Les derniers mots du film sont ainsi bien distincts, bien vivants, battent fort. Une belle et simple idée de cadre en assoit l'opposition d'avec ceux, distants et assourdis, de l'ouverture. Clifford discourait de la mort en petit comité masculin — Constance, seule, entendait dans le couloir les échos de ce discours morbide. Parkin, au contraire, taiseux "ours mal léché" (dixit Clifford), ouvre enfin son cœur à Constance à la faveur d'un ultime tête-à-tête, qui aurait pu appeler une alternance de champ/contre-champ, mesurant l'effet de chaque mot de l'un dans chaque expression du visage de l'autre.
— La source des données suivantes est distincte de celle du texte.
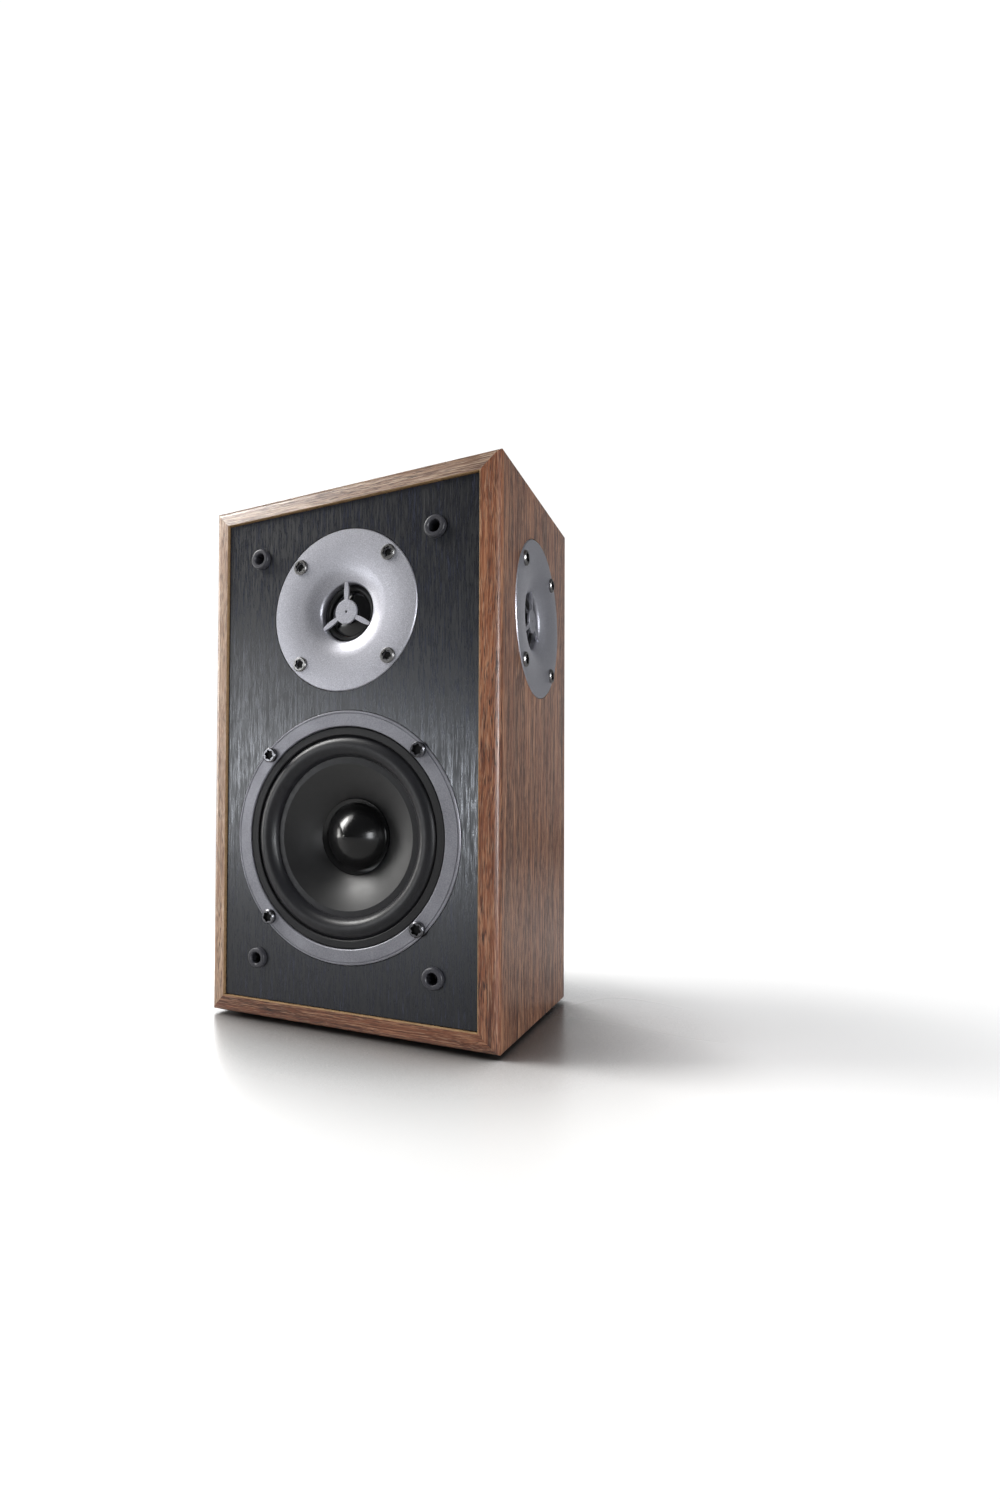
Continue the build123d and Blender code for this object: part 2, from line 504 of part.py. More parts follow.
def wire(points):
    vs = [Vector(*p) for p in points]
    radii = []
    for a, b, c in zip(vs, vs[1:], vs[2:]):
        run = min((b - a).length, (c - b).length)
        turn = (b - a).get_angle(c - b)
        radii.append(0.45 * run / math.tan(math.radians(turn) / 2))
    path = FilletPolyline(*vs, radius=radii) if len(radii) > 1 else FilletPolyline(*vs, radius=radii[0])
    start = Plane(origin=vs[0], z_dir=(vs[1] - vs[0]).normalized())
    body = sweep(start.location * Circle(WIRE_R), path=path)
    ratio = body.volume / (math.pi * WIRE_R ** 2 * path.length)
    print("wire length", round(path.length, 1), "volume over section x length", round(ratio, 4),
          "radii", [round(r, 1) for r in radii])
    return body


TWX = W / 2 + YK1
wires = [
    wire([(0, D + FLOOR_B, 54), (0, 104.5, 54), (0, 104.5, BT)]),
    wire([(0, 45.0, BT), (0, 45.0, 37), (4.5, 38.5, 48), (4.5, 38.5, 59.1)]),
    wire([(-51, 99, BT), (-51, 99, 60), (-64, 92, 112), (-62, 62, 165), (-36, 48, 205), (-12, 44, 222), (-12, RECESS - YK1, 222)]),
    wire([(-51, 80, BT), (-51, 80, 58), (-57, 84, 112), (-51, 80, 165), (-49, 73, 205), (-54, 71, 219), (-TWX, 71, 219)]),
    wire([(51, 80, BT), (51, 80, 58), (57, 84, 112), (51, 80, 165), (49, 73, 205), (54, 71, 219), (TWX, 71, 219)]),
]
keep("internal_wiring", *wires)

# --- write -----------------------------------------------------------------
for name, shapes in nodes.items():
    solids = []
    for s in shapes:
        solids += [SHIFT * x for x in s.solids()]
    out = solids[0] if len(solids) == 1 else Compound(children=solids)
    out.label = name
    export_step(out, os.path.join("parts", name + ".step"))
print(len(nodes), "nodes")
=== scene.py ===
import math

import bpy
import numpy as np
from mathutils import Matrix, Vector


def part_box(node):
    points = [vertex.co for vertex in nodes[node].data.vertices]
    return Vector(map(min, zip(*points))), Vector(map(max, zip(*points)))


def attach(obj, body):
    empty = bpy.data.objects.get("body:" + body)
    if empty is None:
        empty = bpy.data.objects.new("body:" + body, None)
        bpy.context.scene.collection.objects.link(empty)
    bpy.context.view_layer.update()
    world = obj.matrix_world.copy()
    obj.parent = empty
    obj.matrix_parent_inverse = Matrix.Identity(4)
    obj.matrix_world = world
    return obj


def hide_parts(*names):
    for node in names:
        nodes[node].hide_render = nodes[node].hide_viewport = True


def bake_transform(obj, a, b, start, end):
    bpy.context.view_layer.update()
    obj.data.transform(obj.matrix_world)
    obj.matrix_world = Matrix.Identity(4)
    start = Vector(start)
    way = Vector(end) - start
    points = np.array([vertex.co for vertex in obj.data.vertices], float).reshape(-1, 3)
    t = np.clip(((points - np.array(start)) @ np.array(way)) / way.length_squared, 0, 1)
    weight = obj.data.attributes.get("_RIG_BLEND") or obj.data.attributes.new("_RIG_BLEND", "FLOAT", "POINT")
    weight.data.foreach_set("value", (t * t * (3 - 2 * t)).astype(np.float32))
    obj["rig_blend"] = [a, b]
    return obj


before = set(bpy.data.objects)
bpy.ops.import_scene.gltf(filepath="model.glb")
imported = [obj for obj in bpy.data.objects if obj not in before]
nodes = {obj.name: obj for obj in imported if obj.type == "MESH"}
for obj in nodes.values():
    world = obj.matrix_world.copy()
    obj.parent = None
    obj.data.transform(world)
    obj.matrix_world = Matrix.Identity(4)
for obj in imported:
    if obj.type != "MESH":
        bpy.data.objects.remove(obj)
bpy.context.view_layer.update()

scene = bpy.context.scene
MM = 0.001


# ---------------------------------------------------------------------------
# camera at the photograph's viewing angle
# ---------------------------------------------------------------------------
yaw, pitch, roll = 0.4946, 0.0174, 0.0071
fwd = Vector((-math.sin(yaw) * math.cos(pitch), math.cos(yaw) * math.cos(pitch), math.sin(pitch)))
right = Vector((math.cos(yaw), math.sin(yaw), 0))
up = right.cross(fwd)
r2 = math.cos(roll) * right + math.sin(roll) * up
u2 = -math.sin(roll) * right + math.cos(roll) * up
cam_data = bpy.data.cameras.new("camera")
cam = bpy.data.objects.new("camera", cam_data)
scene.collection.objects.link(cam)
cam_data.sensor_width = 36
cam_data.lens = 735.43 * 36 / 1500
cam_data.shift_x = (500 - 362.13) / 1500
cam_data.shift_y = (800.47 - 750) / 1500
cam_data.clip_start = 0.005
cam_data.dof.use_dof = False
m = Matrix.Identity(4)
for i in range(3):
    m[i][0], m[i][1], m[i][2] = r2[i], u2[i], -fwd[i]
m.translation = Vector((0.20041, -0.41494, 0.12031))
cam.matrix_world = m
scene.camera = cam
scene.view_settings.view_transform = "Standard"
scene.view_settings.look = "None"


# ---------------------------------------------------------------------------
# node helpers
# ---------------------------------------------------------------------------
def srgb(r, g, b):
    """Linear RGBA of 8-bit display values."""
    out = []
    for c in (r, g, b):
        c /= 255
        out.append(c / 12.92 if c <= 0.04045 else ((c + 0.055) / 1.055) ** 2.4)
    return (*out, 1.0)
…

Pascale Ferran choisit au contraire de dissocier les amants: isolé dans un cadre fixe refusant le contre-champ de Constance, Parkin déroule l'intégralité de son discours en un seul plan. La vulnérabilité de l'homme des bois se fait alors double: discursive (masculinité d'un bloc avouant sa part féminine) et visuelle (quelle réception pour cet aveu?). On laissera le plaisir du contre-champ au spectateur curieux… C'est une question de clôture: enfin, être au plus près.

par Guillaume Massart

En savoir plus

Un nouveau montage du film sera visible le premier juin sur Arte. Pascale Ferran en révèle les différences notables dans les Cahiers du cinéma de ce mois.
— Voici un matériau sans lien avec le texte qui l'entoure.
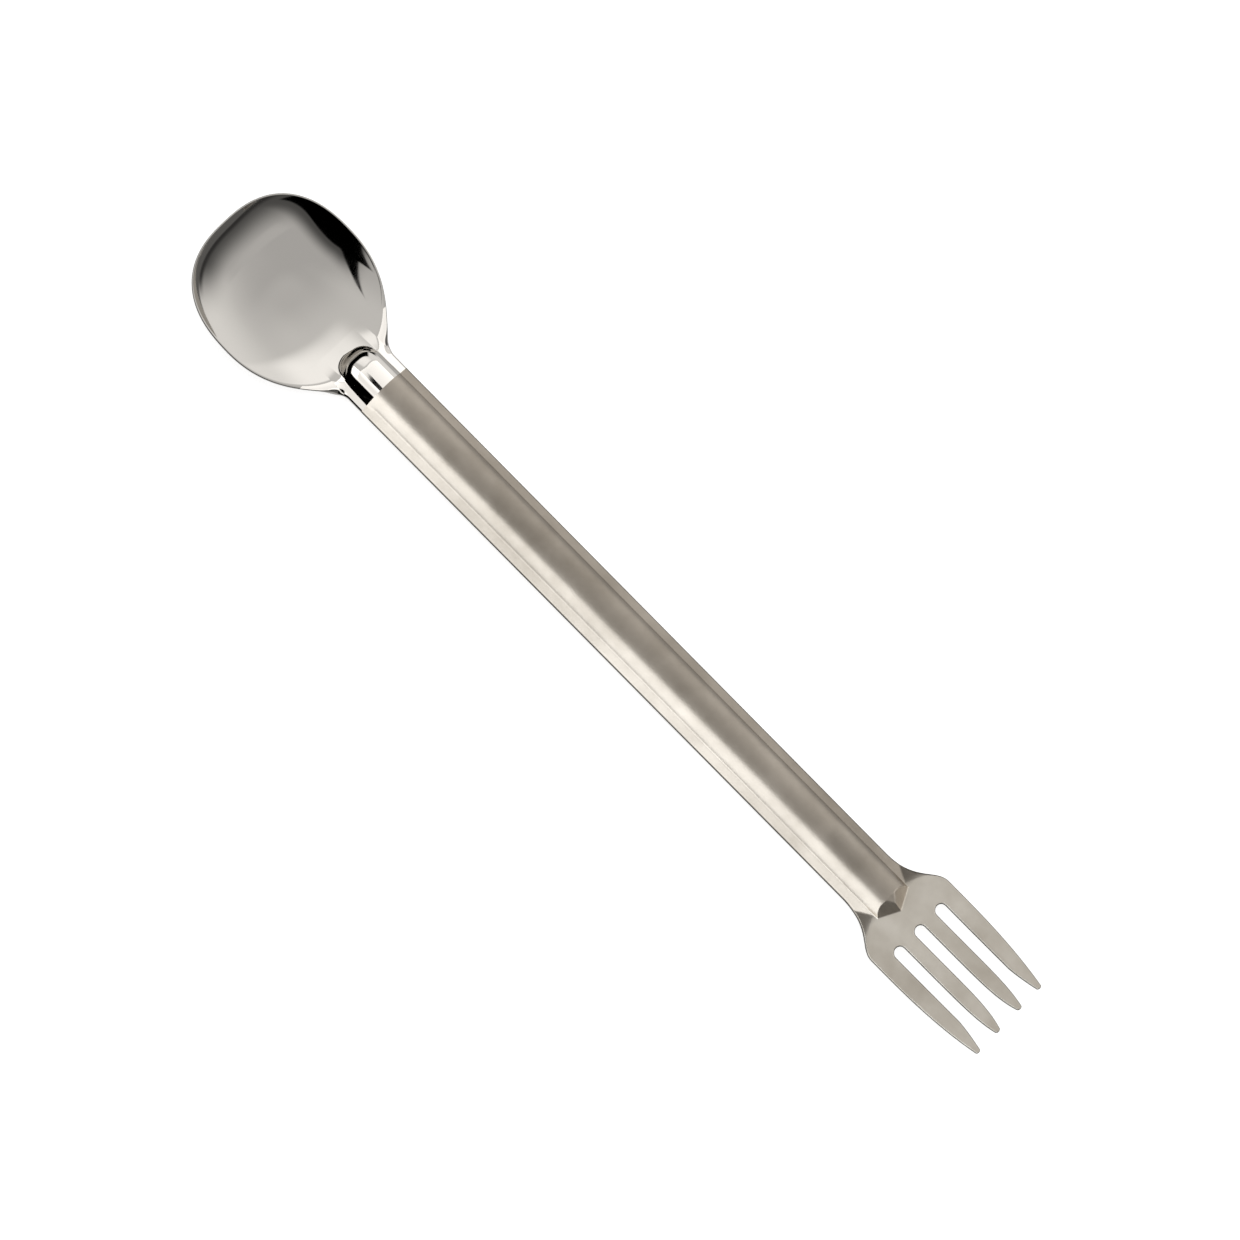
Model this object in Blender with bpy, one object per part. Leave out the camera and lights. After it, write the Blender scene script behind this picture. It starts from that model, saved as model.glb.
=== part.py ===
"""Long-handled eating tool: a spoon bowl and a four-tine fork on one titanium sheet.

Lengths are metres and +Z is up. The bowl points to -X and the fork to +X. The sheet
is described in its own straight frame, where the handle is level and its outer edges
are at height zero. The whole sheet is then tilted about Y, so that it lies as it does
on a table: on the flat under the bowl and on the handle's edges beside the fork.
"""
import math

import bmesh
import bpy
import numpy as np

MM = 0.001

# Sheet
LENGTH = 220 * MM               # tip of the bowl to the tips of the tines
SHEET = 1.0 * MM                # thickness of the titanium
SEAM = 0.3 * MM                 # gap between two neighbouring sections

# Bowl
BOWL_WIDTH = 34.7 * MM
BOWL_TIP_REACH = 18.4 * MM      # widest place to the tip
BOWL_HOLLOW_REACH = 19.8 * MM   # widest place to the hollow's end at the neck
BOWL_DEPTH = 5.2 * MM           # rim at the widest place down to the floor
RIM_BEND = 22.2 * MM            # widest place to where the rim starts to climb
RIM_LIFT = 3.0 * MM             # climb of the rim from that bend to the widest place
RIM_EASE = 1.2 * MM             # rounding of the bend, as a height
LIP_EASE = 0.4 * MM             # rounding of the hollow's edge, as a height
TIP_POWER = 2.48                # outline of the tip half: 2 is an ellipse, more is squarer
HOLLOW_POWER = 2.2              # how the floor climbs to the neck: 2 is evenly curved
NARROWING = 0.25                # how far the hollow follows the outline in to the neck
FLAT_SHARE = 0.12               # flat middle of the floor, as a share of the bowl's size

# Neck
NECK_REACH = 23.1 * MM          # widest place to the handle's full width
NECK_BOWL_LEAD = 14.2 * MM     # how long the outline stays wide, leaving the bowl
NECK_HANDLE_LEAD = 4.5 * MM    # how long it stays narrow, reaching the handle
BOWL_SEAM = 15.0 * MM           # widest place to the seam between bowl and neck
FLANGE_START = 13.5 * MM        # widest place to where the flanges start to slope
FLANGE_REACH = 23.1 * MM        # widest place to where they have their full slope
POLISH_REACH = 26.5 * MM        # widest place to the end of the polished neck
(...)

"La version télé est nettement plus longue puisqu'elle est constituée de deux épisodes de 1 heure 40 chacun. C'est la même histoire mais dans un alignement de récit assez différent. La version cinéma est plus directement centrée sur le couple de Constance et de Parkin. Dans le téléfilm, les deux autres personnages du quatuor, le mari et Mrs Bolton, sont davantage développés. D'une certaine façon, le téléfilm est plus fidèle au roman: il y a un peu plus d'intrigue, on peut avoir peur à un moment que leur histoire ne soit dévoilée. Par ailleurs, on entre encore plus dans les méandres de la pensée de Constance. J'aime beaucoup ça dans le livre: la description très détaillée des humeurs d'un personnage qui monte très vite au feu, qui est à la limite de la cyclothymie."On surveillera donc cette diffusion avec attention.